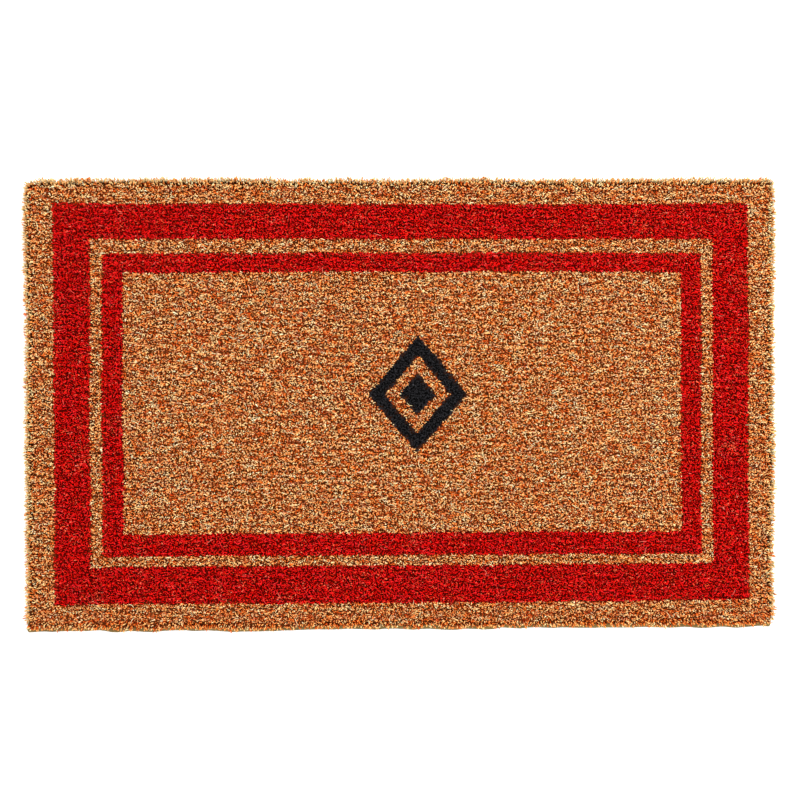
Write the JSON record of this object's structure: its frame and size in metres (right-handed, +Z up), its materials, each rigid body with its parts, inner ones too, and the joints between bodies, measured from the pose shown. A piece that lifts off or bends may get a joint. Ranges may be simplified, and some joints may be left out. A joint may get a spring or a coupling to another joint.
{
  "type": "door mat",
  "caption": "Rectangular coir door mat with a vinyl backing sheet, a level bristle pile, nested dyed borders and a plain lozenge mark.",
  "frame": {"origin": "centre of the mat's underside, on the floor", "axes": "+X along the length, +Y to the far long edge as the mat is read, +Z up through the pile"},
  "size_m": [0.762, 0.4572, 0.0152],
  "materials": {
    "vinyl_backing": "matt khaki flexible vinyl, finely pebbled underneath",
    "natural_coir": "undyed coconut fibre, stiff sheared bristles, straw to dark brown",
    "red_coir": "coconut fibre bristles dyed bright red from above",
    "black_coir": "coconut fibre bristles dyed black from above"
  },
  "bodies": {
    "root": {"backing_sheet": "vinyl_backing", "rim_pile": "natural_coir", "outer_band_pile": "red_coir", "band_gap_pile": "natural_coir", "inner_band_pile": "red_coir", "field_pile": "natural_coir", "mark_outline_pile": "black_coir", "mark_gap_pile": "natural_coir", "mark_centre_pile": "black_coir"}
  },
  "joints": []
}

.....

• _Description of the task_
Write out the full listing exactly as given.

• _Output below_
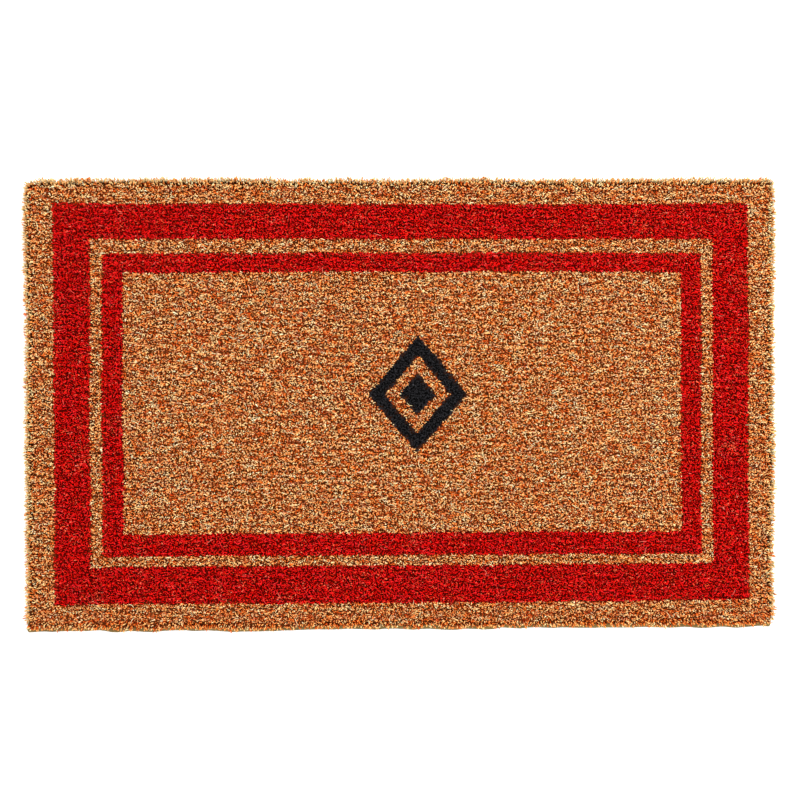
Write the JSON record of this object's structure: its frame and size in metres (right-handed, +Z up), its materials, each rigid body with its parts, inner ones too, and the joints between bodies, measured from the pose shown. A piece that lifts off or bends may get a joint. Ranges may be simplified, and some joints may be left out. A joint may get a spring or a coupling to another joint.
{
  "type": "door mat",
  "caption": "Rectangular coir door mat with a vinyl backing sheet, a level bristle pile, nested dyed borders and a plain lozenge mark.",
  "frame": {"origin": "centre of the mat's underside, on the floor", "axes": "+X along the length, +Y to the far long edge as the mat is read, +Z up through the pile"},
  "size_m": [0.762, 0.4572, 0.0152],
  "materials": {
    "vinyl_backing": "matt khaki flexible vinyl, finely pebbled underneath",
    "natural_coir": "undyed coconut fibre, stiff sheared bristles, straw to dark brown",
    "red_coir": "coconut fibre bristles dyed bright red from above",
    "black_coir": "coconut fibre bristles dyed black from above"
  },
  "bodies": {
    "root": {"backing_sheet": "vinyl_backing", "rim_pile": "natural_coir", "outer_band_pile": "red_coir", "band_gap_pile": "natural_coir", "inner_band_pile": "red_coir", "field_pile": "natural_coir", "mark_outline_pile": "black_coir", "mark_gap_pile": "natural_coir", "mark_centre_pile": "black_coir"}
  },
  "joints": []
}